En plus de sa mission d’écoute, l’association gère un dispositif d’astreinte, 24 h/ 24, en relation avec les services de police et de gendarmerie. Objectif : mettre en sécurité une victime à tout moment. Une solution renforcée par l’État depuis le confinement avec l’ouverture le 27 mars dans la métropole de La Sentinelle, un centre d’hébergement confidentiel d’une soixantaine de places, géré par l’association Le Mas. « Aujourd’hui, nous pouvons proposer plus facilement aux femmes de partir de chez elles, souligne Élisabeth Liotard. Mais ce n’est pas pour cela qu’elles choisissent de le faire. Ce qui est important, c’est que l’on prend les femmes là où elles en sont dans leur cheminement. Même si l’on a beaucoup d’inquiétude pour elles, on va les écouter, les accompagner, mais si elles ne sont pas prêtes à partir, on ne va pas les pousser.
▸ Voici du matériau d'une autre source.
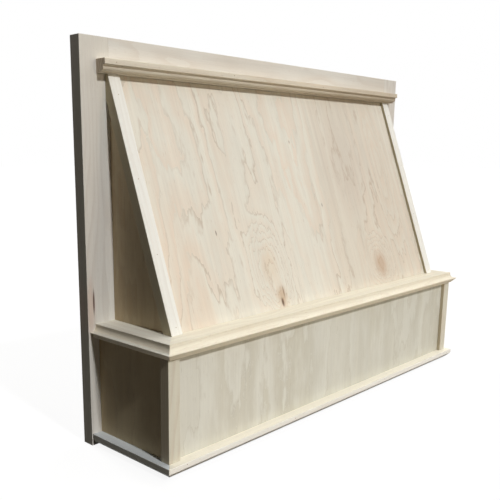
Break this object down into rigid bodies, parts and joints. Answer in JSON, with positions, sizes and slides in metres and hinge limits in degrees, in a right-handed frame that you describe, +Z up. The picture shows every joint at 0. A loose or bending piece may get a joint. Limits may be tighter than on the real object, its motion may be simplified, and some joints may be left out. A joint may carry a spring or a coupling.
{
  "type": "range hood cover",
  "caption": "Wooden range hood cover: a face frame carries a panelled lower box, a moulded belt and a sloped panel front, open below and behind for the hood insert.",
  "frame": {"origin": "middle of the mounting rail's four screw holes, on the frame's back plane", "axes": "+X to the right seen from the front, +Y back towards the wall, +Z up"},
  "size_m": [0.762, 0.1761, 0.54],
  "materials": {
    "frame_maple": "sanded, unfinished",
    "trim_maple": "sanded, unfinished",
    "panel_plywood": "sanded, unfinished veneer",
    "inner_wood": "sawn, unfinished",
    "screw_steel": "zinc plated"
  },
  "bodies": {
    "root": {"left_stile": "frame_maple", "right_stile": "frame_maple", "top_rail": "frame_maple", "mounting_rail": "inner_wood", "top_moulding": "trim_maple", "sloped_front_panel": "panel_plywood", "upper_left_side_panel": "panel_plywood", "upper_right_side_panel": "panel_plywood", "left_front_strip": "trim_maple", "right_front_strip": "trim_maple", "left_slope_cleat": "inner_wood", "right_slope_cleat": "inner_wood", "slope_foot_cleat": "inner_wood", "slope_top_cleat": "inner_wood", "belt_front": "trim_maple", "belt_left": "trim_maple", "belt_right": "trim_maple", "lower_front_panel": "panel_plywood", "lower_left_side_panel": "panel_plywood", "lower_right_side_panel": "panel_plywood", "left_corner_post": "trim_maple", "right_corner_post": "trim_maple", "base_rail_front": "trim_maple", "base_rail_left": "trim_maple", "base_rail_right": "trim_maple", "left_back_cleat": "inner_wood", "right_back_cleat": "inner_wood", "left_corner_block": "inner_wood", "right_corner_block": "inner_wood", "belt_glue_blocks": "inner_wood", "frame_pocket_screws": "screw_steel", "mounting_rail_pocket_screws": "screw_steel"}
  },
  "joints": []
}
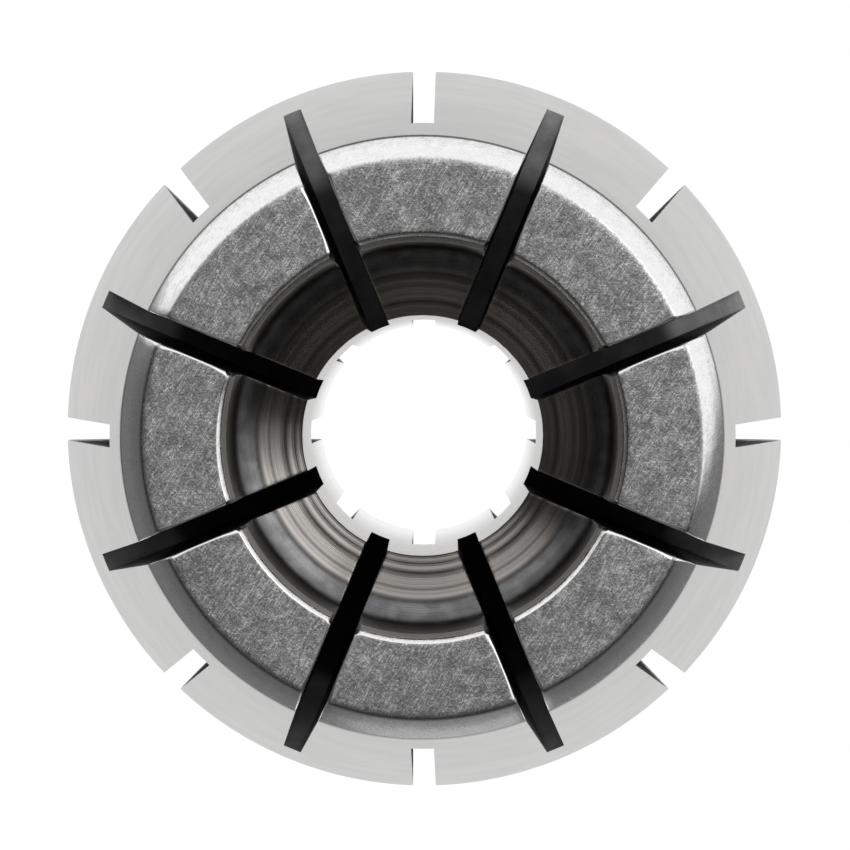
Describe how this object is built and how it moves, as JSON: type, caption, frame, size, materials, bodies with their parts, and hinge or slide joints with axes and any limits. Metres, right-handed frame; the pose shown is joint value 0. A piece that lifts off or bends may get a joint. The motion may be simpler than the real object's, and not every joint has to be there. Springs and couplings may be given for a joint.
{
  "type": "er collet",
  "caption": "Spring collet sleeve with a tapered outside, interleaved saw slots and a cylindrical bore that clamps a round tool shank.",
  "frame": {"origin": "centre of the large front face, the one that the clamping nut pushes on", "axes": "+Z along the collet's axis, from the large front face to the small rear end; +X through the middle of one of the slots that are open at the front face"},
  "size_m": [0.0326, 0.0326, 0.04],
  "materials": {
    "collet_steel": "tumbled on the end face, ground on the taper and in the bore, turned in the relief"
  },
  "bodies": {
    "root": {"collet": "collet_steel"}
  },
  "joints": []
}
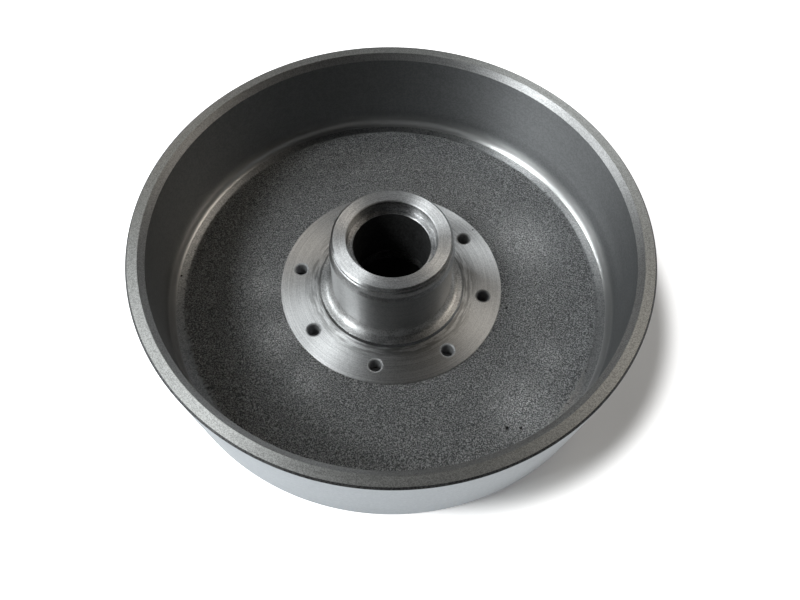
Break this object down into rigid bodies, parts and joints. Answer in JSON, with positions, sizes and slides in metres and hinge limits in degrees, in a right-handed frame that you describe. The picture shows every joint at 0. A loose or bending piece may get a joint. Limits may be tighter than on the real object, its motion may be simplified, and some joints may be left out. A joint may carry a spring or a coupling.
{
  "type": "brake drum",
  "caption": "Round cast brake drum with a stepped hub rising inside it, a bolt circle round the hub and a chamfered mouth.",
  "frame": {"origin": "centre of the mounting face on the closed back, on the axis of rotation", "axes": "+Z along the axis of rotation, towards the open mouth; a bolt hole lies on +X"},
  "size_m": [0.268, 0.268, 0.065],
  "materials": {
    "cast_iron": "turned faces bright and bare, the floor as cast"
  },
  "bodies": {
    "root": {"brake_drum": "cast_iron"}
  },
  "joints": []
}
Il ne faut pas oublier que c’est une problématique de cycle de la violence, d’emprise et d’histoire amoureuse. »
Membre de la fédération Solidarité Femmes, l’association Viffil s’attend surtout à une surcharge de travail à l’issue du confinement, en estimant que davantage de victimes franchiront le pas pour sortir du silence.